Das LAG wies – anders als die Vorinstanz – den Antrag der Klägerin auf Zahlung des vollen Inflationsausgleichs zurück:

  • Die tarifliche Regelung verstößt nicht gegen Art. 3 Abs. 1 GG. Sie ist wirksam.

  • Die Tarifvertragsparteien dürfen den Bezug von Entgelt an mindestens einem Tag als Anspruchsvoraussetzung für den Inflationsausgleich festlegen.

  • Weil das Arbeitsverhältnis während der Elternzeit - ausgenommen die Teilzeittätigkeit - ruht, erfüllt die Klägerin diese Voraussetzung nicht. Sie hat keinen Entgeltanspruch.

  • Diese Differenzierung ist sachlich gerechtfertigt und stellt keine mittelbare Diskriminierung dar, weil der tarifliche Inflationsausgleich auch einen Vergütungszweck verfolgt. Er ist arbeitsleistungsbezogen ausgestaltet. Fehlt es daran völlig, weil nicht an einem Tag ein Entgeltanspruch besteht, besteht kein Anspruch.

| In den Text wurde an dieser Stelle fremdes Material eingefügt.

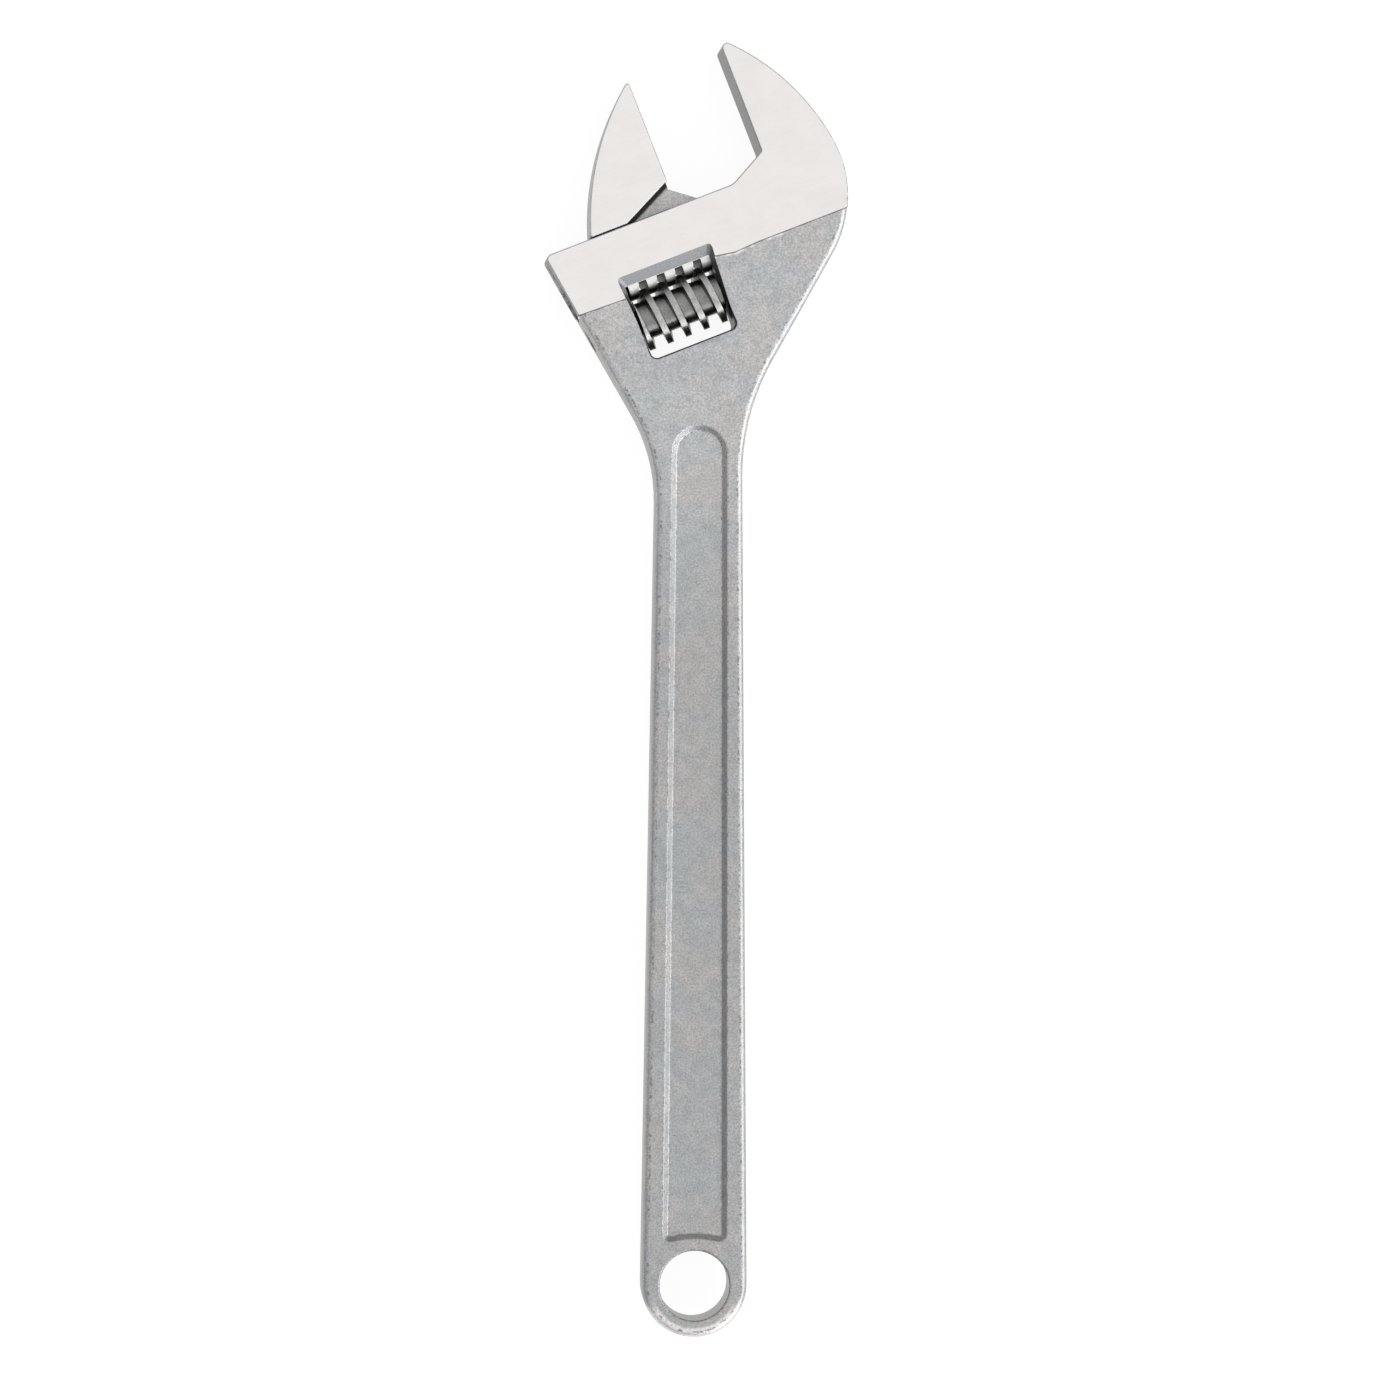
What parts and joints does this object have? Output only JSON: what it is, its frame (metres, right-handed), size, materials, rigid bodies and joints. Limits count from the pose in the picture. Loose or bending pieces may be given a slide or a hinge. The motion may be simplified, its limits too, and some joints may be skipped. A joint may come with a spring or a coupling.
{
  "type": "adjustable wrench",
  "caption": "Large adjustable wrench: forged handle and fixed jaw, a sliding jaw with a rack, and a thumb-turned worm that sets the opening.",
  "frame": {"origin": "centre of the hanging hole at mid-thickness", "axes": "+Y along the handle towards the head, +X towards the fixed jaw's side, +Z out of the upper cheek, so the wrench lies flat"},
  "size_m": [0.1415, 0.6096, 0.029],
  "materials": {
    "plated_forging": "satin plated forging with ground cheeks",
    "ground_steel": "fine ground, satin",
    "worm_steel": "turned, dull plated",
    "pin_steel": "turned",
    "spring_steel": "drawn wire"
  },
  "bodies": {
    "body": {"body": "plated_forging", "worm_pin": "pin_steel", "worm_spring": "spring_steel"},
    "jaw": {"movable_jaw": "ground_steel"},
    "worm": {"worm": "worm_steel"}
  },
  "joints": [
    {"name": "jaw_slide", "type": "slide", "parent": "body", "child": "jaw", "axis": [0.9291, 0.3697, 0], "range_m": [-0.015, 0.0465]},
    {"name": "worm_spin", "type": "hinge", "parent": "body", "child": "worm", "pos_m": [-0.00967, 0.46175, 0], "axis": [0.9291, 0.3697, 0], "range_deg": [-1840, 600]}
  ],
  "couplings": [
    {"joint": "worm_spin", "follows": "jaw_slide", "rad_per_m": -686.69}
  ]
}
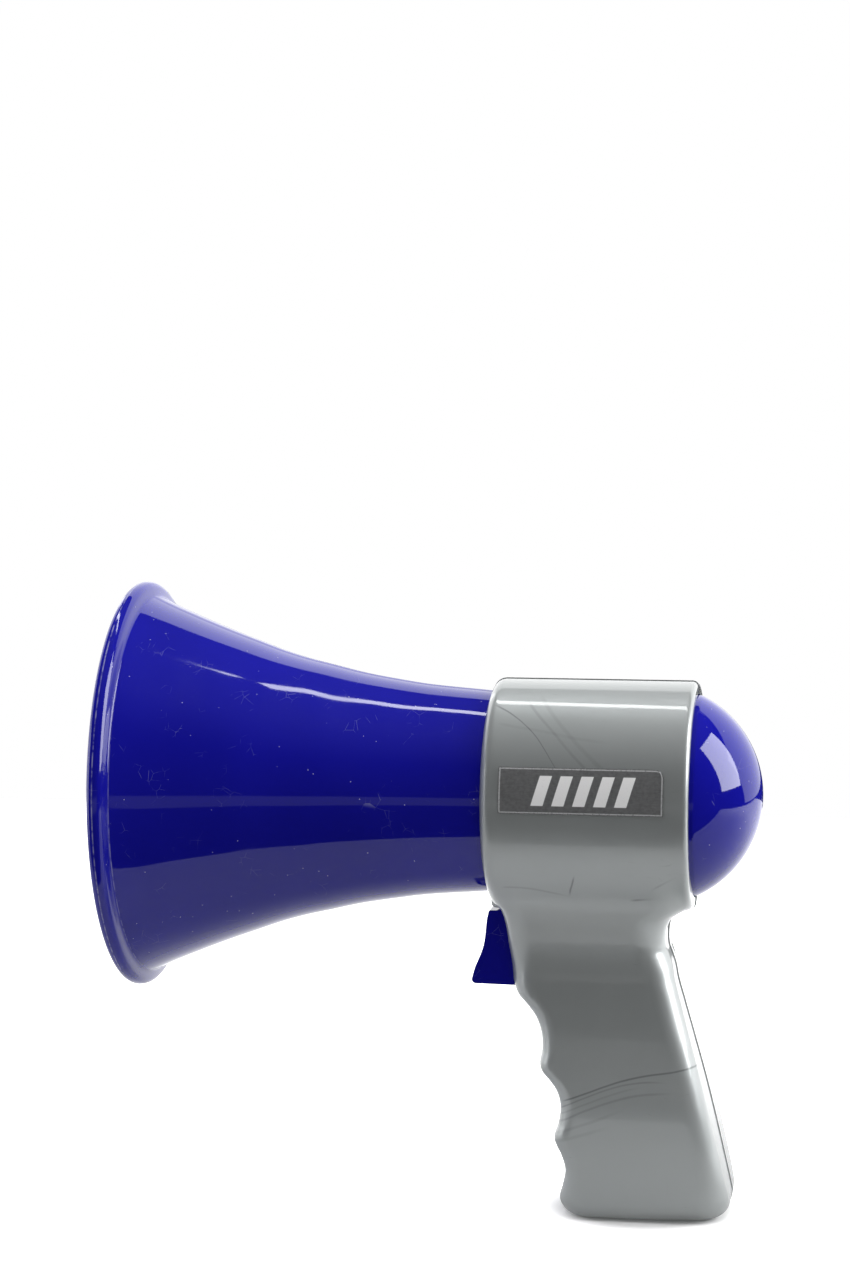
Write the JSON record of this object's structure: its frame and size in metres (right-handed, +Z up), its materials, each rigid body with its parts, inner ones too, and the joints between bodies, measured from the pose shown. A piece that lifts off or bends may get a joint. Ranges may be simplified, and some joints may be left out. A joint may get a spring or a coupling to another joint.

  • Soweit Beschäftigte, die Krankengeld bzw. Kinderkrankengeld beziehen, einen Inflationsausgleich erhalten, erfolgt dies aus sozialen Gründen zur Abmilderung besonderer Härten. Für diese durften die Tarifvertragsparteien andere Regelungen vorsehen als für Beschäftigte in Elternzeit. Die Inanspruchnahme einer Elternzeit ist im Regelfall planbar, die eigene oder die Erkrankung des Kindes tritt dagegen typischerweise plötzlich und unerwartet auf.

Anmerkung:

Die Kammer hat der Klägerin lediglich aufgrund ihrer Teilzeittätigkeit für den Monat Dezember 2023 einen Inflationsausgleich von 220 € zugesprochen. Sie hatte in diesem Monat an einem Tag Anspruch auf Arbeitsentgelt. Für die Höhe der Inflationsausgleichsprämie ist die am ersten Tag des Bezugsmonats vereinbarte Arbeitszeit maßgeblich. Diese war am 01.12.2023 noch fiktiv 100 %. Der von der Klägerin geltend gemachte Anspruch auf eine Entschädigung in Höhe von 8.000 € wegen unzulässiger Geschlechtsdiskriminierung (§ 15 Abs. 2 AGG) hatte keinen Erfolg, weil die Kommune die Klägerin nicht wegen des Geschlechts diskriminiert hat.

Das LAG hat die Revision zugelassen.